Corporate America will have to increase ethnic and gender diversity in the workplace to remain competitive during the 1990s, human resources experts say.
"You can't have a work force that's not diversified because you're not accurately representing the customer base," says Theodore M. Campbell, a corporate operations manager who oversees Digital Equipment Corp.'s minority hiring programs.
The changing nature of the American population and the interdependence of U.S. and foreign companies require corporate America to diversify its work force to survive, says John P. Fernandez of Advanced Research Management Consultants of Philadelphia. Workplace diversity is no longer occurring simply because federal law and political pressures encourage it, he adds.
According to Mr. Fernandez, the percentage of the U.S. population that is white has fallen to 71 percent. And women are moving into the work force in increasing numbers. Of the 21 million new jobs that will be created between now and the year 2000, he said, 60 percent will be filled by women. Only 8 percent will be filled by white males.
However, simply bringing women and minorities into the corporation isn't enough, Mr. Campbell, Mr. Fernandez and other speakers emphasized. Promoting them to positions of responsibility -- breaking through the so-called glass ceiling -- is also vital.

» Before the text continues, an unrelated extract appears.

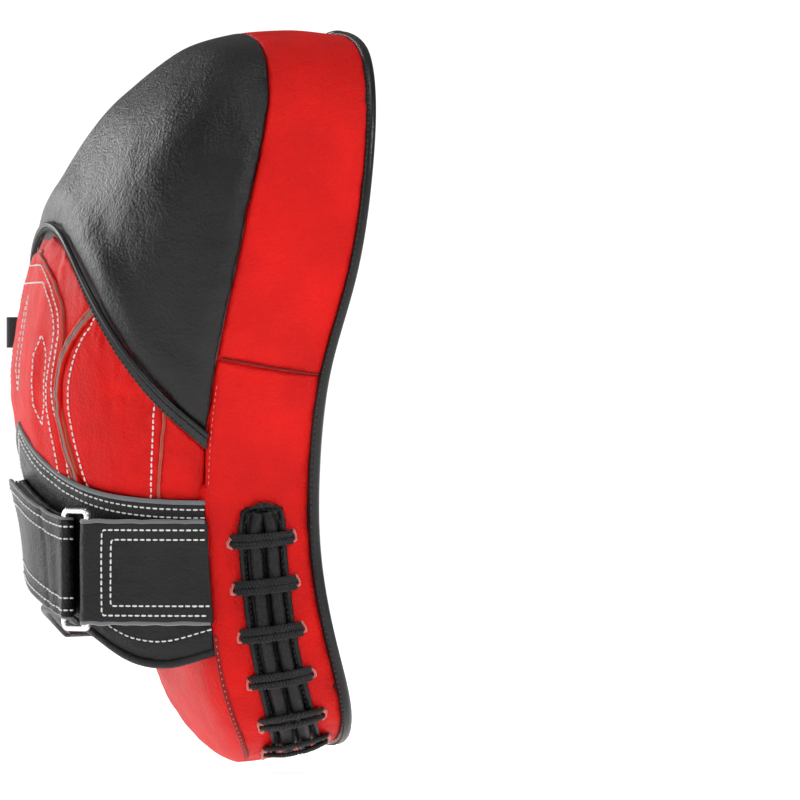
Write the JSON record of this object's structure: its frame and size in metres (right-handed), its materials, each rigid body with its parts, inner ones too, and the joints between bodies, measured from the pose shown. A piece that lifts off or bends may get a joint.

Deborah Varljen, counsel to the U.S. House of Representatives' civil service subcommittee, noted that the number of women and minorities in top executive positions at the thousand largest U.S. corporations increased only 2 percent in the past 10 years.
"I think the glass ceiling is well-documented," Ms. Varljen said.
With some creativity and sacrifice, companies can maintain a viable business without layoffs.
Consider Ehrlich-Rominger of Los Altos, Calif., which specializes designing high-tech research and manufacturing buildings. As business slacked off last summer, the firm, which employed about 125 people, gradually shrank by about 20 jobs, partly by attrition.
But then Joseph Ehrlich, the firm's chief executive, decided to change tactics because he "really had a good staff" and instead of getting rid of deadwood was losing what he called "outer muscles."
So Mr. Ehrlich and his top managers instituted salary cuts in its Los Altos, San Francisco and Newport Beach offices that ranged from 10 percent for lower-paid employees to 30 percent for the firm's principals who are also owners.
"My feeling very strongly was, if you have someone who's making $35,000 and taking a 10 percent cut, and someone who's making $60,000 and taking a 10 percent cut, it really hurts a lot more at the low end," Mr. Ehrlich says.
Once management believes the company has attained "sustained profitability," it will reinstate salaries to their prior levels. But it will also use 20 percent of pretax profits to repay the lost wages.